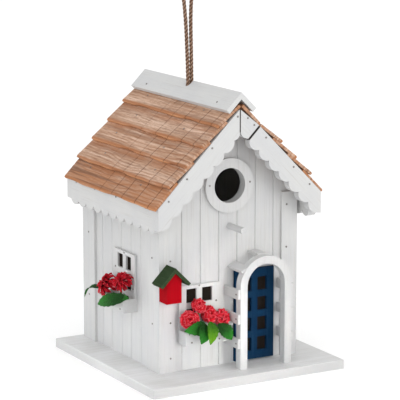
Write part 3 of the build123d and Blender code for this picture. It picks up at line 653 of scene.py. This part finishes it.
def stained_wood(along, across, finish, seed):
    """Year rings cut nearly flat: long arches along the board, with fine dark fibres in them."""
    wander = finish.noise(finish.join(along * 11.0, across * 26.0, seed), 1.0, 2.0)
    ripple = finish.noise(finish.join(along * 46.0, across * 90.0, seed + 3.0), 1.0, 2.0)
    arch = (wander - 0.5) * 0.020 + across + (ripple - 0.5) * 0.0016
    ring = finish.math("FRACT", arch / RING_PITCH + seed)
    late = ring.step(0.30, 0.88) * (1.0 - ring.step(0.91, 1.0))
    fibre = finish.noise(finish.join(along * 70.0, across * 1500.0, seed), 1.0, 3.0)
    streaks = finish.noise(finish.join(along * 9.0, across * 330.0, seed + 7.0), 1.0, 3.0)
    pale = finish.noise(finish.join(along * 14.0, across * 60.0, seed + 11.0), 1.0, 2.0)
    colour = finish.mix(streaks.step(0.3, 0.7), (0.70, 0.492, 0.370), (0.45, 0.268, 0.172))
    strength = pale.step(0.36, 0.66)
    colour = finish.mix(late * strength * 0.75, colour, (0.28, 0.115, 0.048))
    colour = finish.mix(fibre.step(0.50, 0.66) * 0.6, colour, (0.19, 0.088, 0.048))
    specks = finish.noise(finish.join(along * 800.0, across * 1100.0, seed + 5.0), 1.0, 1.0)
    colour = finish.mix(specks.step(0.50, 0.72) * 0.45, colour, (0.27, 0.135, 0.080))
    return colour, late * strength, fibre


shingle = Finish("stained_shingle")
along, from_edge, unused = shingle.split(shingle.place["UV"])
seed = shingle.stored("board")
score = shingle.stored("score")
stain = shingle.stored("stain")
wood_colour, late_wood, wood_fibre = stained_wood(along, from_edge, shingle, seed)
soak = shingle.noise(shingle.join(along * 24.0, from_edge * 130.0, seed + 19.0), 1.0, 3.0)
# Painted shade: each board's top darkens where the next board up laps over it and shades it. The band along
# the board's own lower edge below is wood tone.
lap_shade = from_edge.step(0.0135, 0.0215) * soak.step(0.30, 0.62) * 0.55
lower = from_edge.step(0.0036, 0.0022) * soak.step(0.15, 0.5) * 0.8
wood_colour = shingle.mix(shingle.math("MAXIMUM", lap_shade, lower), wood_colour, (0.37, 0.135, 0.046))
wood_colour = shingle.mix(stain * soak.step(0.20, 0.6) * 0.75, wood_colour, (0.41, 0.165, 0.065))
burnt = shingle.noise(shingle.join(along * 6.0, from_edge * 240.0, seed + 23.0), 1.0, 3.0)
wood_colour = shingle.mix(burnt.step(0.50, 0.62) * (stain * 0.5 + 0.22), wood_colour, (0.14, 0.055, 0.026))
# A brighter orange on the last 0.4 to 0.8 mm above each board's lower edge.
bright_lower_edge = from_edge.step(0.0008, 0.0004) * soak.step(0.2, 0.7)
wood_colour = shingle.mix(bright_lower_edge, wood_colour, (0.58, 0.275, 0.130))
wood_colour = shingle.mix(score.step(0.1, 0.6) * 0.97, wood_colour, (0.050, 0.022, 0.012))
shingle_material = shingle.set(
    Base_Color=wood_colour,
    Roughness=0.66 + wood_fibre * 0.2,
    Specular_IOR_Level=0.3,
    Normal=shingle.bump(wood_fibre * 0.6 + late_wood * 0.4, 0.00025),
)

deck_wood = Finish("bare_deck")
deck_x, deck_along, deck_z = deck_wood.split(deck_wood.place["Object"])
deck_colour, unused, deck_fibre = stained_wood(deck_along, (deck_x - deck_z) * 0.35, deck_wood, 2.0)
dress(
    deck_wood.set(
        Base_Color=deck_wood.mix(0.5, deck_colour, (0.42, 0.235, 0.165)),
        Roughness=0.75,
        Normal=deck_wood.bump(deck_fibre, 0.0002),
    ),
    "roof_deck_left",
    "roof_deck_right",
    "flap_deck",
)


def course_board(node, side, body, number, stain):
    """A lapped board as one closed skin.

    Its profile runs down the top face and back up the underside. Both faces lie on the line from
    the board's upper edge on the deck to its lower edge on the next board, one board apart. Along
    the house the lower edge wanders, the middle lifts, and each cut sinks in a V.
    """
    low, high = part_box(node)
    reach_out = (APEX_Z - low.z) * ROOT2
    reach_side = max(-low.x, high.x) * ROOT2
    end = (reach_out + reach_side - BOARD_THICK) / 2
    lift = max((reach_side - BOARD_THICK - reach_out) / 2, 0.0)
    start = (-high.x if side < 0 else low.x) * ROOT2
    cuts = low.y + dice.uniform(0.010, 0.022) + SCORE_PITCH * np.arange(8) + dice.uniform(-0.003, 0.003, 8)
    cuts = cuts[cuts < high.y - 0.006]
    spread = SCORE_HALF * np.array([-1.0, -0.5, 0.0, 0.5, 1.0])
    trim = dice.uniform(0.0, 0.0009, 2)
    full_notch = NOTCH_HALF - NOTCH_SLOPE
    hole = CORD_Y + np.array([-NOTCH_HALF, -full_notch, full_notch, NOTCH_HALF])
    along = np.linspace(low.y + trim[0], high.y - trim[1], ROWS_ALONG)
    y = np.concatenate([along, (cuts[:, None] + spread).ravel(), hole])
    y = np.unique(np.round(y, 6))[:, None]
    cut = np.clip(1 - np.abs(y - cuts[None]) / SCORE_HALF, 0, 1).max(axis=1, keepdims=True)
    faint = np.clip((high.y - y) / (high.y - low.y) * 1.6 - 0.15, 0.15, 1.0)
    share = np.linspace(0.0, 1.0, STEPS_DOWN)[None]
    wander = 0.0004 * np.sin(y * 61 + number) + 0.0003 * np.sin(y * 143 + 2.3 * number)
    notch = np.clip((NOTCH_HALF - np.abs(y - CORD_Y)) / NOTCH_SLOPE, 0, 1) * CORD_NOTCH_U
    first = np.maximum(start, notch)
    down = first + (end - first + wander - 0.0004) * share
    under = lift * share + 0.00025 * np.sin((y - low.y) / (high.y - low.y) * np.pi) * share
    ridge_marks = 0.00006 * np.sin(down * 5200 + 4 * np.sin(y * 37 + number))
    corner = 0.0006 * np.clip((share - 0.965) / 0.035, 0, 1) ** 2
    fade_in = np.clip(share * 8, 0, 1)
    top = under + BOARD_THICK + (ridge_marks - SCORE_DEPTH * cut * faint) * fade_in - corner
    u = np.concatenate([down, down[:, ::-1]], axis=1)
    v = np.concatenate([top, under[:, ::-1]], axis=1)
    pinch = np.concatenate([(top + under)[:1] / 2, (top + under)[-1:] / 2])
    pinch = np.concatenate([pinch, pinch[:, ::-1]], axis=1)
    u = np.concatenate([u[:1], u, u[-1:]])
    v = np.concatenate([pinch[:1], v, pinch[1:]])
    y = np.concatenate([y[:1], y, y[-1:]])
    x, z = side * (u + v) / ROOT2, APEX_Z - (u - v) / ROOT2
    points = np.stack([x, np.broadcast_to(y, u.shape), z], axis=-1)
    faces = grid_faces(*u.shape, True)
    if side > 0:
        faces = faces[:, ::-1]
    piece = mesh_object(node.replace("course", "shingles"), points, faces, shingle_material)
    put_uv(piece, np.broadcast_to(y + 0.3 * number, u.shape), end - u)
    cut_depth = np.concatenate([(cut * faint)[:1], cut * faint, (cut * faint)[-1:]])
    on_top = np.repeat([1.0, 0.0], STEPS_DOWN)[None]
    for label, numbers in (("score", cut_depth * on_top), ("board", 1.7 * number), ("stain", stain)):
        store(piece, label, np.broadcast_to(numbers, u.shape))
    piece.data.set_sharp_from_angle(angle=math.radians(50))
    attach(piece, body)
    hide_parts(node)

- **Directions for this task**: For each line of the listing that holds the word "piece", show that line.

- **Result**:
    piece = mesh_object(node.replace("course", "shingles"), points, faces, shingle_material)
    put_uv(piece, np.broadcast_to(y + 0.3 * number, u.shape), end - u)
        store(piece, label, np.broadcast_to(numbers, u.shape))
    piece.data.set_sharp_from_angle(angle=math.radians(50))
    attach(piece, body)